= Brief =
Repeat the lines below exactly as written, please, from the line with "level it lies on" to the line with "before = set(bpy.data.objects)", both lines included, and no others.

= Rows from a 3D modeling dataset =
=======

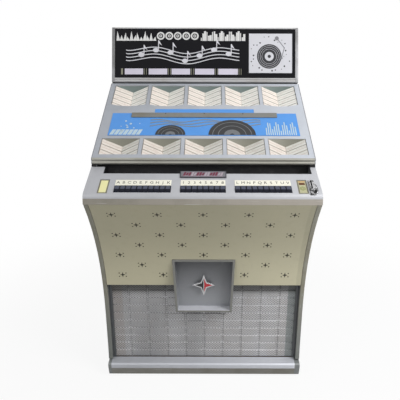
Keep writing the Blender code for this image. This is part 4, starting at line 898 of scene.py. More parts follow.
class DressCabinet(bpy.types.Operator):
    """Side boards, edge trims, base moulding, front panel and back door"""

    bl_idname = "jukebox.cabinet"
    bl_label = "Cabinet"

    def execute(self, context):
        colours, sizes = context.scene.jukebox_colours, context.scene.jukebox_sizes
        side = laminate("side_laminate", colours.side)
        stain, grey = (0.20, 0.18, 0.12, 1), (0.17, 0.18, 0.175, 1)
        # Painted light: giving a foot also tones the upright trims lighter towards the right.
        trim = brushed_metal("trim_metal", colours.trim, "z", stain, foot=grey)
        banding = plastic("edge_banding", BLACK, 0.45, shine=0.2)
        for name in ("left_side_panel", "right_side_panel"):
            dressed(name, [side, banding], BOARD_EDGE, pick=is_board_edge)
        for name in ("left_edge_trim", "right_edge_trim"):
            dressed(name, trim, 0, smooth=50)
        # Painted light: the base is toned lighter towards the right.
        satin = satin_metal("base_metal", (0.56, 0.575, 0.62, 1), ends=(0.88, 1.10))
        block_metal = satin_metal("base_end_metal", (0.215, 0.225, 0.225, 1))
        # Painted shade: the base's downward-facing kick takes a darker metal.
        kick = brushed_metal("kick_metal_painted_shade", (0.23, 0.225, 0.205, 1), "x", (0.17, 0.155, 0.12, 1))
        parts, slot = [satin, block_metal, kick], "satin_aluminium"
        dressed("base_moulding", parts, sizes.edge, pick=base_part, cuts=BASE_SEAMS)
        self.reveals()
        cream = cream_paint("cream_paint", colours.cream)
        dressed("front_panel", cream, BOARD_EDGE, smooth=50)
        door = laminate("door_laminate", colours.side)
        dressed("back_door", door, BOARD_EDGE)
        self.door_fittings()
        return {"FINISHED"}

    def door_fittings(self):
        """Countersunk screws round the back door and its flush lock."""
        low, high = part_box("back_door")
        behind = Matrix.Translation((0, high.y, 0)) @ Matrix.Rotation(-math.pi / 2, 4, "X")
        heads, slots = bmesh.new(), bmesh.new()

        def cut(x, z, width, height):
            """Adds a dark bar in the middle of a head."""
            low_corner = (x - width / 2, -z - height / 2, 0)
            block(slots, low_corner, (x + width / 2, -z + height / 2, FLUSH * 1.4), behind)

        inset, slot_length, slot_width = 0.014, 0.0072, 0.0012
        heights = spread(low.z + 0.03, high.z - 0.03, 5)
        places = [(side * (high.x - inset), z) for side in (-1, 1) for z in heights]
        places += [(0, low.z + inset), (0, high.z - inset)]
        for x, z in places:
            disc(heads, 0.0048, x, -z, FLUSH, behind, 20)
            cut(x, z, slot_length, slot_width)
            cut(x, z, slot_width, slot_length)
        lock_x, lock_z = 0.30, (low.z + high.z) / 2
        disc(heads, 0.0130, lock_x, -lock_z, FLUSH, behind, 32)
        cut(lock_x, lock_z, 0.003, 0.011)
        add_print("back_door_screws", heads, zinc_plate("screw_zinc"))
        dark = plastic("screw_slot", (0.02, 0.02, 0.02, 1), 0.5)
        add_piece("back_door_screw_slots", slots, dark)

    def reveals(self):
        """Narrow dark strips between the grille and the side boards."""
        shape = bmesh.new()
        low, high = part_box("speaker_grille")
        front = low.y - REVEAL_DEPTH
        head = PANEL_BOTTOM_HEIGHT - 0.001
        for side in (-1, 1):
            x_low, x_high = sorted((side * (high.x - REVEAL_WIDTH), side * high.x))
            block(shape, (x_low, front, low.z + 0.001), (x_high, low.y + 0.001, head))
        soften(shape, 0.0006, 1)
        middle = Matrix.Translation((high.x - REVEAL_WIDTH / 2, 0, 0))
        screw(shape, plane(front - FRONT_Y, low.z + 0.012, math.pi / 2) @ middle, 0.0034)
        steel = satin_metal("reveal_steel", (0.095, 0.10, 0.105, 1), 0.4, roughness=(0.34, 0.48))
        add_piece("grille_reveals", shape, steel)


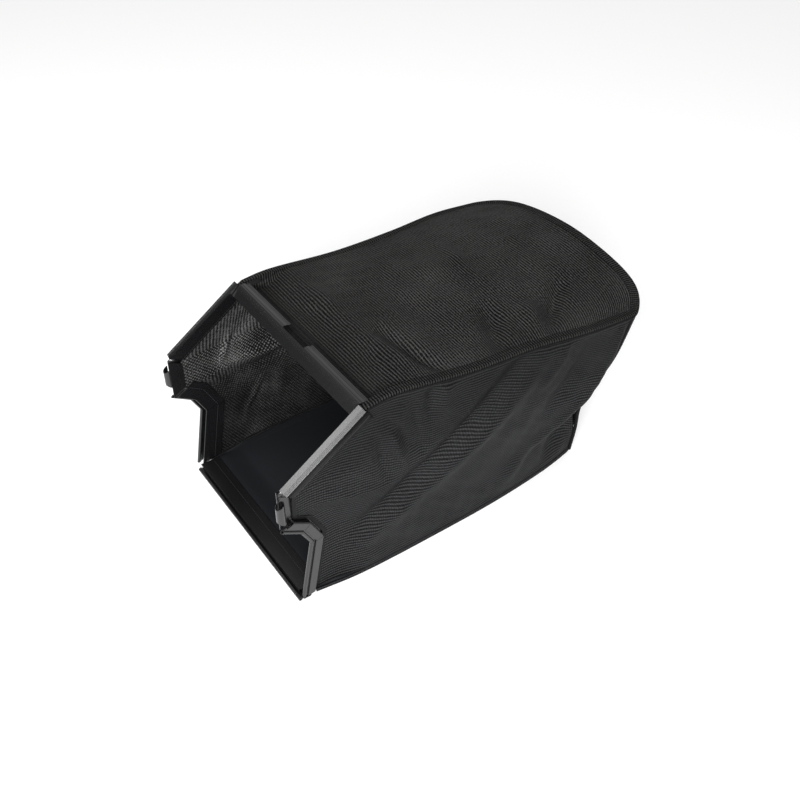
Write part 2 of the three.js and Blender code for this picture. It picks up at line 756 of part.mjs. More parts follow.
addPiece('right_hem_tape', sideTape(), bindingTape);
addPiece('left_hem_tape', mirrored(sideTape()), bindingTape);
const topTape = crossTape(topRidge, topDepth, topOut, topTapeWidth, topClothHalf);
addPiece('top_hem_tape', topTape, bindingTape);
const bottomTape = crossTape(bottomLine, bottomDepth, bottomOut, tapeWidth, bottomClothHalf);
addPiece('bottom_hem_tape', bottomTape, bindingTape);

// Each welt stops short of the next at the bag's rear corners
const alongSeam = stations.slice(1).map((t) => t * (1 - seamRearTrim));
const betweenCorners = (list, margin) => list.map((t) => margin + (1 - 2 * margin) * t);
const rise = betweenCorners(heights, rearWeltTrim);
const rearRun = betweenCorners(acrossSpots, seamRearTrim);
for (const [label, side] of [['right', 1], ['left', -1]]) {
  const topLine = new SeamLine(topSeam, upwards, side);
  const lowLine = new SeamLine(bottomSeam, upwards, side);
  const rearLine = new SeamLine(rearSeam, rearwards, side);
  addPiece(`${label}_top_welt`, welt(topLine, weltRadius, alongSeam), bindingTape);
  addPiece(`${label}_bottom_welt`, welt(lowLine, bottomWeltRadius, alongSeam), bindingTape);
  addPiece(`${label}_rear_welt`, welt(rearLine, weltRadius, rise), bindingTape);
}
const rearTopLine = new SeamLine(new RearTopLine(), upwards);
const rearBottomLine = new SeamLine(new RearBottomLine(), upwards);
addPiece('rear_top_welt', welt(rearTopLine, weltRadius, rearRun), bindingTape);
addPiece('rear_bottom_welt', welt(rearBottomLine, bottomWeltRadius, rearRun), bindingTape);

// The origin is the middle of the bag's box, at the level it lies on
const box = new THREE.Box3().setFromObject(bag);
bag.position.set(-(box.min.x + box.max.x) / 2, -(box.min.y + box.max.y) / 2, -box.min.z);
const part = new THREE.Group();
part.add(bag);

export default part;
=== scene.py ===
# Grass bag of a walk-behind mower, dressed over its CAD solids.
# Shapes are worked out in millimetres from the post feet, then moved to the model's own frame in metres.
import bpy, math
import numpy as np
from mathutils import Vector, Matrix


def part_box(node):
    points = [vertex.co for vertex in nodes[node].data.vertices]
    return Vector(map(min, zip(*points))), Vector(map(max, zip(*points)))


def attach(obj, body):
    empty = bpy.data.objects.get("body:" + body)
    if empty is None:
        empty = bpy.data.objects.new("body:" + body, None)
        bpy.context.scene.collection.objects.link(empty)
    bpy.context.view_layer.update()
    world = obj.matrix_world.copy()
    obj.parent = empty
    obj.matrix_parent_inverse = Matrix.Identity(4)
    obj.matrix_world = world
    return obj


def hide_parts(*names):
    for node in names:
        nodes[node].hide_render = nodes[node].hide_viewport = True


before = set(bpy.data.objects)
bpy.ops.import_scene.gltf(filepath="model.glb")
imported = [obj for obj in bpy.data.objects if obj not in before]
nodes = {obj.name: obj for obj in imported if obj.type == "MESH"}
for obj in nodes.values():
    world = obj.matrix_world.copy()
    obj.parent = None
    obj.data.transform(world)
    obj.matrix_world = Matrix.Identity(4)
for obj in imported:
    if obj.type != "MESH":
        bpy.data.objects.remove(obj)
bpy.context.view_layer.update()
print("frame loaded:", len(nodes), "solids")

# Sizes of the mouth, in millimetres, as the solids have them: its runs are length and lean
mouth = {"innerHalf": 179.0, "footY": -6.5, "footRise": 7.0, "wall": 1.6,
         "runs": [(122.7, 10.8), (35.8, -26.6), (38.4, -57.8), (80.0, 0.0), (176.4, 55.9)],
         "flares": [4.0, 0.0, 0.0, 3.0, 6.0, 6.0], "footCutRise": 0.35, "tuck": 23.0, "tapeStart": 21.5,
         "tapeWidth": 13.5, "topTapeWidth": 28.0, "tapeThickness": 1.2, "topDrop": 16.0, "topSetback": -13.5,
         "topTilt": -6.7, "railDepth": 14.5, "bottomForward": 6.5, "tubeFront": 7.25}
# Sizes of the bag's body: the ways are share of the run, then wider, then higher or further back;
# the calms are the shares of a panel along its edges that stay free of folds
body = {"frontRise": 356.0, "topRise": 362.0, "topRearRise": 318.0, "topHalf": 201.0, "topRearHalf": 219.0,
        "topReach": 646.0, "bottomHalf": 200.0, "bottomRearHalf": 176.0, "bottomReach": 583.0,
        "rearBow": 50.0, "bottomBow": 14.0, "bowPower": 7.0, "rearCrown": 38.0, "crownPower": 1.75,
        "frontCrown": 10.0, "crownRun": 0.4, "rearCrownPower": 4, "rearPuff": 14.0, "belly": 8.0,
        "topWay": [(0.36, -2, -22), (0.6, 4, -28), (0.82, 18, -35)], "topLead": 40.0,
        "bottomWay": [(0.42, 0), (0.66, -2), (0.88, -12)], "bottomLead": 80.0,
        "rearWay": [(0.17, -4.3, -6.7), (0.4, -7, -23), (0.72, 4, -8)],
        "thickness": 1.6, "welt": 4.0, "bottomWelt": 2.8, "seamGap": 0.3, "touchGap": 0.3, "seamTrim": 0.014,
        "edgeRow": 0.975, "topEase": 60.0, "bottomEase": 40.0, "sideStart": 4.0, "sideEase": 78.0,
        "bowRunPower": 3, "backCrownPower": 3,
        "sideCalm": {"bottom": 0.06, "top": 0.05, "rear": 0.03}, "topCalm": {"sides": 0.05, "rear": 0.04}}
sagFold = {"depth": 16.0, "start": 0.45, "height": 0.15, "rise": 0.2, "crestOffset": 0.2, "crestWidth": 0.13,
           "dipOffset": -0.06, "dipWidth": 0.09, "rearFade": 0.45, "fadePower": 8}


def leanStep(point, length, lean):
    a = math.radians(lean)
    return np.array([point[0] + length * math.sin(a), point[1] + length * math.cos(a)])


mouthLine = [np.array([mouth["footY"], mouth["footRise"]])]
for length, lean in mouth["runs"]:
    mouthLine.append(leanStep(mouthLine[-1], length, lean))

# The shift to the model's frame: the finger tubes are what stands furthest forwards
tubeFront = mouthLine[3][0] - mouth["tubeFront"]
bagShift = np.array([0.0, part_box("left_finger_clip")[0][1] * 1000 - tubeFront,
                     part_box("bottom_clip")[0][2] * 1000])


def inwards(a, b):
    along = (b - a) / np.linalg.norm(b - a)
    return np.array([along[1], -along[0]])


mitres = []
for i, corner in enumerate(mouthLine):
    if i == 0:
        first = mouthLine[1] - mouthLine[0]
        upwards = first / np.linalg.norm(first)
        mitres.append(inwards(mouthLine[0], mouthLine[1]) + upwards * mouth["footCutRise"])
    elif i == len(mouthLine) - 1:
        mitres.append(inwards(mouthLine[i - 1], corner))
    else:
        before, after = inwards(mouthLine[i - 1], corner), inwards(corner, mouthLine[i + 1])
        mitres.append((before + after) / (1 + before @ after))


def depthLine(depth):
    return np.array([corner + mitre * depth for corner, mitre in zip(mouthLine, mitres)])


tuckLine = depthLine(mouth["tuck"])
mouthTop, mouthFoot = tuckLine[-1], tuckLine[0]


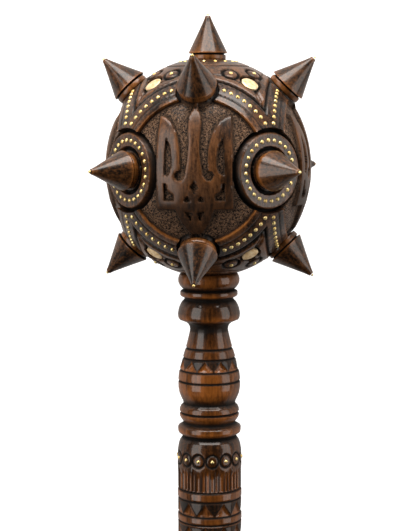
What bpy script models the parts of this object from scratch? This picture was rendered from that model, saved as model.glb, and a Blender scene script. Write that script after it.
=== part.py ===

=======

= Response to the exercise =
// The origin is the middle of the bag's box, at the level it lies on
const box = new THREE.Box3().setFromObject(bag);
bag.position.set(-(box.min.x + box.max.x) / 2, -(box.min.y + box.max.y) / 2, -box.min.z);
const part = new THREE.Group();
part.add(bag);

export default part;
=== scene.py ===
# Grass bag of a walk-behind mower, dressed over its CAD solids.
# Shapes are worked out in millimetres from the post feet, then moved to the model's own frame in metres.
import bpy, math
import numpy as np
from mathutils import Vector, Matrix


def part_box(node):
    points = [vertex.co for vertex in nodes[node].data.vertices]
    return Vector(map(min, zip(*points))), Vector(map(max, zip(*points)))


def attach(obj, body):
    empty = bpy.data.objects.get("body:" + body)
    if empty is None:
        empty = bpy.data.objects.new("body:" + body, None)
        bpy.context.scene.collection.objects.link(empty)
    bpy.context.view_layer.update()
    world = obj.matrix_world.copy()
    obj.parent = empty
    obj.matrix_parent_inverse = Matrix.Identity(4)
    obj.matrix_world = world
    return obj


def hide_parts(*names):
    for node in names:
        nodes[node].hide_render = nodes[node].hide_viewport = True


before = set(bpy.data.objects)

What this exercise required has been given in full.